In an apparent reference to Turkish-backed Syrian rebels, the administration said in a statement that “mercenaries” had attacked the camp where “Daesh elements” - a reference to Islamic State - in turn attacked camp guards and opened the gates.

Meanwhile, an NRT Digital Media team in northeastern Syria has reported that members of Islamic State families also escaped from a camp near Ras al Ain after the site was bombed by Turkish warplanes.

Kurdish officials said earlier on Sunday that shelling at a camp at Ain Issa north of Raqqa had allowed others Islamic State family members to escape. Citing sources in the camp, Observatory Director Rami Abdulrahman said there was a state of “anarchy” inside.

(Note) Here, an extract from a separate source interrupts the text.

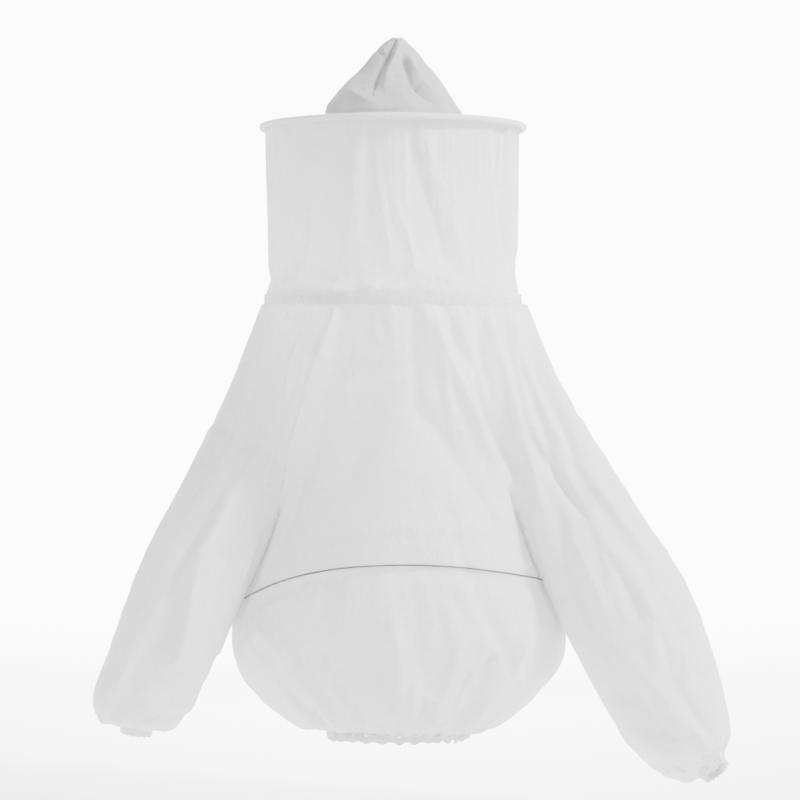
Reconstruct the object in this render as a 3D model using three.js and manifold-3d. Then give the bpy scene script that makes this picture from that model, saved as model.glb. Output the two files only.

This represented “support for the revival of the Daesh organization once again,” the Kurdish-led administration for northern and eastern Syria said.

Around 100 people - women affiliated with Islamic State and their children - also escaped from a camp guarded by Syrian Kurdish-led security forces in northern Syria, the Syrian Observatory for Human Rights said.

The Syrian Democratic Forces (SDF) have 70,000 women and children families of the IS militants in Hasakah and some other camps in the Kurdish territories in northern Syria, noted that some of them are European.

SDF official Marvan Qamishlo told Reuters there were not have enough guards for the camp, which is north of Raqqa and about 30 km (20 miles) south of the Turkish border.

“The guarding is very weak now,” he said, adding there were now just 60-70 security personnel at the camp compared with a normal level of no less than 700 in the camp of 12,000 people.

(NRT Digital Media/Reuters)

This story was updated at 3:16 p.m. EBL.